Tracings, a volume of short memoirs of encounters published in his 91st year, tells of meetings with Boris Chaliapin, Mary Garden, T. S. Eliot, Edmund Wilson, D. H. and Frieda Lawrence. In another book he told of his long friendship with Igor Stravinsky, and in another of his lifelong obsession with an author he never knew—Maurice Baring. Horgan's life was to be a series of such "encounters" with powerful personalities. He cited his friendships as "encounters"—in part out of modesty, as if he was leery of suggesting these people had been his friends—Rouben Mamoulian, N.C. and Andrew Wyeth, Peter and Henriette Wyeth Hurd, Sir Herbert and Lady Read, Frank Capra, Theodor Seuss Geisel (Doctor Seuss), Kay Boyle, Jean Stafford, Anne Freemantle, Pat and Liz Moynihan, Walter Ong and Martin D'Arcy (both S. J.), Richard Goodwin, Rene Dubos, Sir Stephen Spender, Sir Frank Kermode, Dick and Charles Wilbur, Robert Giroux, David McCullough, Goddard and Brigitta Lieberson, The Warburgs, The Roger Strauses. He revered his friends with a loyalty that never wavered, even friends who later proved less charitable to him. His books were part of a building career; his friends were blocks for another kind of building—first an education, second of a charmed circle. To hear him talk all his friends were in the next room or across the hall: but he might be talking of people now dead or people he last saw in Taos or Beverly Hills or Rochester or London in 1920 or 1945—by his talk they would return for they had never left his thoughts.

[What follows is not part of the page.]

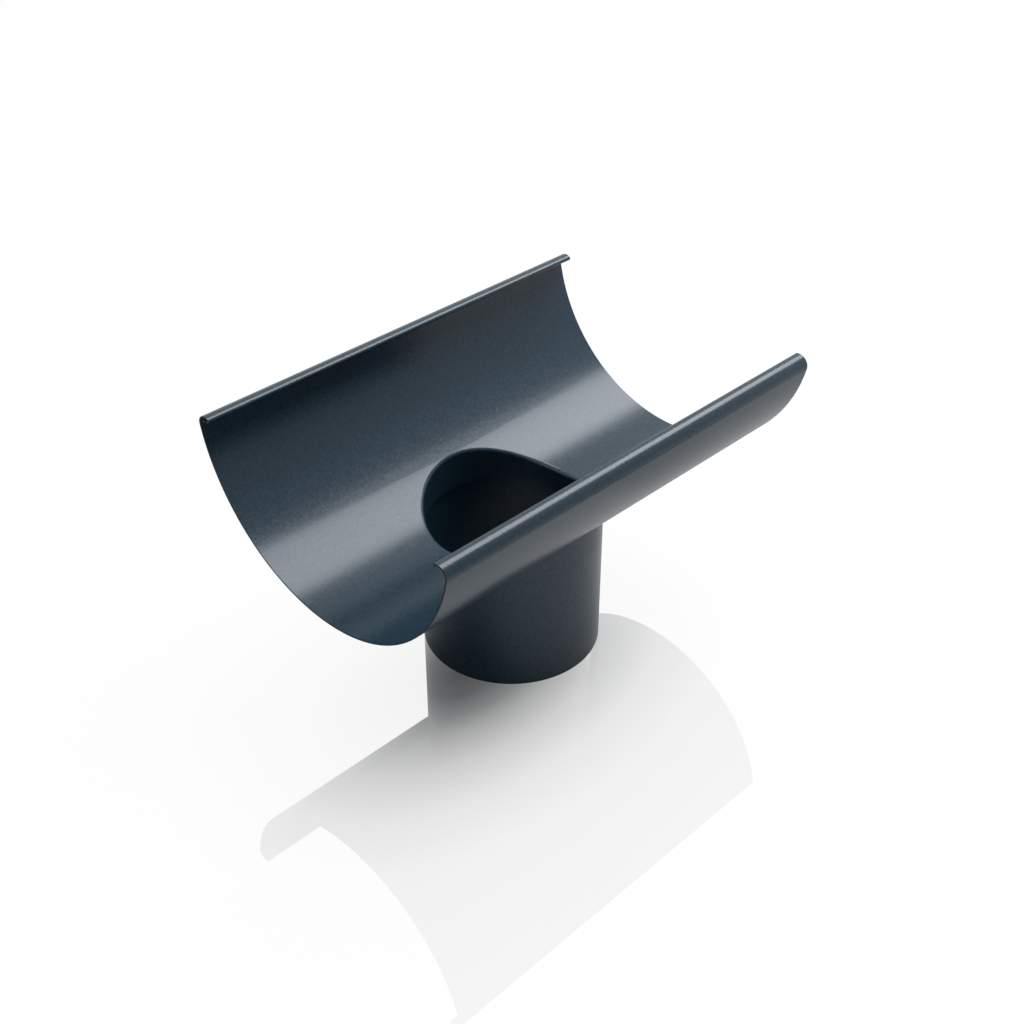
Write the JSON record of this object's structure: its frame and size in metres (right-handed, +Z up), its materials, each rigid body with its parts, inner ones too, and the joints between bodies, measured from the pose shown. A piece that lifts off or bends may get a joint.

By means of them Horgan made himself a thorough education—he never went to formal university, but rather found his education where he was, apparently everywhere he went. He was intensely private about how he learned, but public in his generous dispersal of what he learned. Most of all, he found out things as he wrote, and he wrote all the time.
An exhibition of preparatory drawings for his histories and biographies toured four major American institutions and was published as a Writer's Eye. He pooh-poohed the festivities surrounding the drawing exhibition, but not too much. He was serious about his drawings, as they were, like his books, serious. As he said Josiah Gregg had in his writings, Horgan's drawings "sought the truth."
In the Padraic Colum lecture, given at the Wesleyan Writers Workshop in 1981, Horgan ranged over the notes of literary travelers of many times and places. In the coda he said,
It is always edifying for mortals to look at a god...and if it so happens that we now and then measure ourselves by living, however briefly, with our betters, we are consoled for our shortcomings by awareness of the grand variety of the visions expressed through the art of writing, and by the saving fact that if, in the end, we manage to express truth, it will be ours, and ours alone.
Because he was here, we saw one of our betters. He taught us to seek to express the truth. And he was optimistic: if we did, he said, it would be ours, and ours alone. His death was a shock because we thought him immortal. In a way, he is.
Read at the Academy Dinner Meeting on April 9, 2002.